I'm hard on her, very hard. I realize this, I'm determined. I need her to know how strong she is, I need her to use that strong willed attitude for the good, I want her to go far. I want her to let those nasty words someone says roll right off her back without even thinking twice be be able to still love that mean person anyway. I want her to achieve it all, to go as far as she wants to go without NEEDING a man to get her through. I want to watch her succeed and then find a man that is her perfect match, that loves her and doesn't hold her back. I WANT SO MUCH FOR HER, and that is why I'm harder on her.
I got a call from the school last week. Avery had been nominated from her class to receive the Student of the Year award. My heart fluttered, I didn't even know this award existed and neither did Avery. That's what makes it special, she wasn't striving to achieve this, she was just being Avery. We kept it a secret. She had no idea why she was there. They started with 5th grade and worked their way backwards. I watched her smile, proud of her peers and clap for them, agree with what the teacher had to say about them, her eyes tear up in joy for them. (Just a side note: this child spent her entire summer memorizing names and faces from her year book, she didn't stop until she could recognize every person in the school and call them by name, she knows them all). It was time for the first grade awards. Her teacher was up first, she still had no idea it was her name that would be called. "I've nominated Avery Williams" her face lit up like Clark Griswold's house at Christmas. She was so happy, so proud, she stood there while Mrs. Eckard read a summary of why she picked Avery:
" Avery Williams is not only a hard worker who excels in all academic subjects, she is a kind and caring student who tries to bring out the best in everybody. Avery will go out of her way to help other students in class that are having a bad day or struggling with something. She has kind words to say to everyone and will encourage those who may be frustrated. She gives compliments to her peers and does not hesitate to help when she sees somebody in need. I have noticed Avery is especially kind and helpful to students with special needs. She truly wants to see everyone around her be their best, and she does everything she can to help others achieve and feel good about themselves.
Avery is responsible, kind and respectful to her peers and teachers. I am privileged to be her teacher this year and I know she will do great things in her future"

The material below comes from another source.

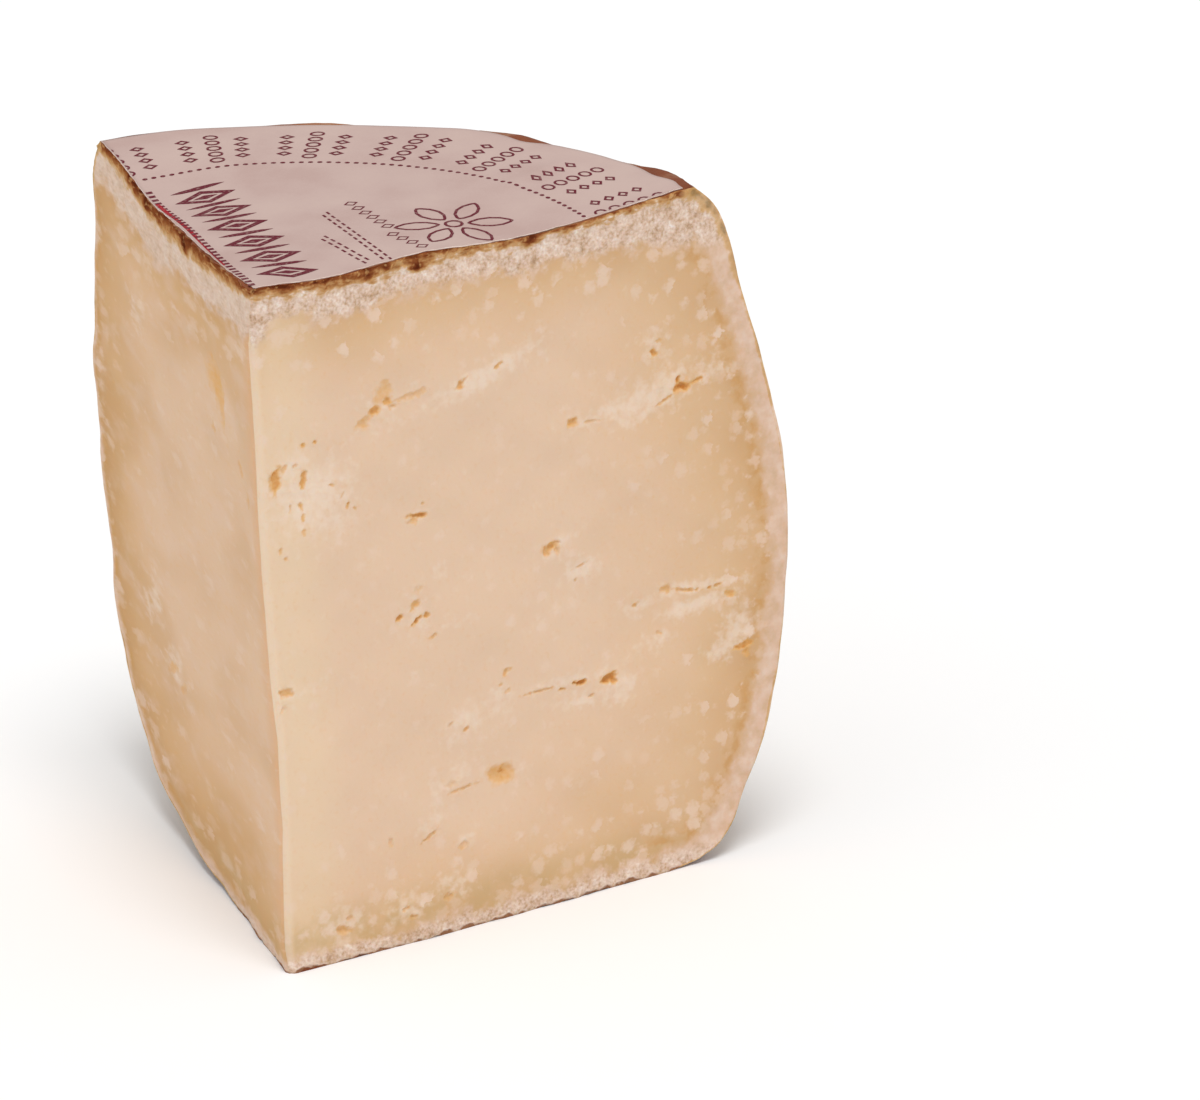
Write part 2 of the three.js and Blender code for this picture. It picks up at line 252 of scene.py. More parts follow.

I cannot even put into words the feeling I feel in my heart right now, how I have this love, this pride, this feeling that I cannot even begin to put into words for this child. I am beyond blessed to be able to call her my daughter. I am beyond proud of her for being the compassionate, loving, caring, hard working GIRL that she is. I wouldn't trade my children for anything.
Avery, you can do anything you want to, I pray you never change who you truly are. Your compassion, your understanding, your empathy, your love for human kind is absolutely amazing, you are indeed a role model for your peers and adults around you. I love you with all my heart Pootah bear.
So yeah, I'm a Mom, I have 2 boys and 1 girl and I wouldn't have it any other way.